In afwijking van het verbod op horeca mag binnen de woonbestemming onder bepaalde voorwaarden wel een Bed & Breakfast voorziening worden gerealiseerd. Naast bovenstaande criteria geldt dat er sprake moet zijn van een toeristisch-recreatieve overnachtingsmogelijkheid, waarbij het zelfstandig functioneren als wooneenheid dient te worden uitgesloten, het authentieke uiterlijke of de verschijningsvorm van de woningen dient te worden gehandhaafd en het maximaal aantal bedden ten dienste van de toeristisch-recreatieve overnachtingsmogelijkheid is 4.

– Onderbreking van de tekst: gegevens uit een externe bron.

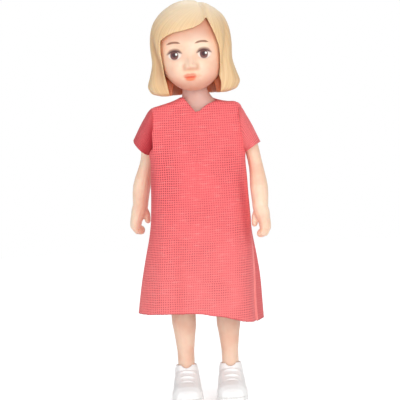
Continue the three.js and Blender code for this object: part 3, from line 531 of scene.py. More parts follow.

In Okkenbroek wordt binnen diverse woonbestemmingen gebruik gemaakt van de mogelijkheid om een beroep of bedrijf aan huis te hebben.

3.4.14 Welstandsnota gemeente Deventer (2004)

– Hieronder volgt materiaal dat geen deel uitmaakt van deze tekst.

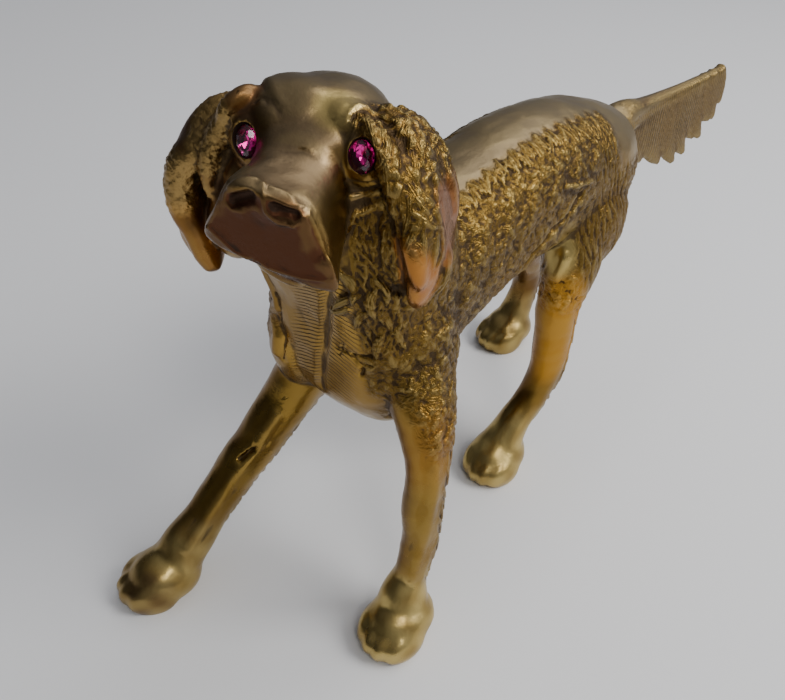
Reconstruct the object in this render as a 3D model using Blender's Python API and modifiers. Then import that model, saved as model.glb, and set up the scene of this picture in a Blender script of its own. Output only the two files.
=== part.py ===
"""A cast brass gun dog with a curly coat and two faceted red glass eyes.

Metres, +Z up. The dog faces -Y, its left side is +X, and its paws stand on Z = 0.
"""

import math

import bmesh
import bpy
import numpy as np
from mathutils import Euler, Matrix, Vector, kdtree

# Driving dimensions, in metres.
FIGURE_HEIGHT = 0.205
EYE_WIDTH = 0.0070
EYE_HEIGHT = 0.0089
EYE_CROWN = 0.0016
EYE_PAVILION = 0.0024
EYE_CLEARANCE = 0.0003

# The free form is laid out in parts, 205 of them to the figure's height.
PART = FIGURE_HEIGHT / 205
CAST_VOXEL = 1.25 * PART
CAST_TRIANGLES = 8900

# The head: the point midway between the eyes, and how it is turned there.
HEAD_AT = (1.0, -93.0, 185.0)
HEAD_PITCH = 4
HEAD_ROLL = 2.5
HEAD_YAW = 25
MUZZLE_AXIS = -12.0
MUZZLE_TWIST = -9
MUZZLE_SLANT = -0.16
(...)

De herziening van de Woningwet, die op 1 januari 2003 in werking is getreden, heeft ondermeer als doel het inzichtelijk maken van de beoordeling van de aanvragen voor bouwplannen door de welstandscommissie. Sinds 1 juli 2004 is het niet meer mogelijk, zonder vooraf bekend gemaakte criteria, welstandseisen aan bouwplannen te stellen. De gemeente Deventer heeft deze criteria vastgelegd in de Welstandsnota gemeente Deventer. De nota is een beheers- en verbeteringsinstrument voor de uiterlijke verschijningsvorm in bestaande gebieden. Er is onderscheid in vier soorten criteria: de algemene welstandscriteria, de gebiedscriteria, de criteria voor bepaalde typen bouwwerken en de objectcriteria. Hoe er naar de plannen gekeken wordt hangt af van de waarde die aan het gebied, gebouw of object wordt gehecht. De gemeente hanteert hierin een viertal niveaus, namelijk:

  • niveau 1, bijzondere toetsing: de gemeente wil de bijzondere kwaliteiten van het gebied behouden en/of verbeteren, ofwel een gebied met een bijzondere kwaliteit realiseren;
  • niveau 2, reguliere toetsing: deze toetsing beoogt handhaving en continuering van de huidige kwaliteit van het gebied;
  • niveau 3, soepele toetsing: deze toetsing beoogt de basiskwaliteit van het gebied te behouden;
  • niveau 4, welstandsvrij: er worden geen eisen gesteld.

Okkenbroek valt binnen de Welstandsnota Deventer 2004. Het dorp heeft welstandsniveau 1 en 2. Verder is het plangebied aangewezen als beschermd dorpsgezicht. In § 5.1.2.2 wordt hier nader op ingegaan.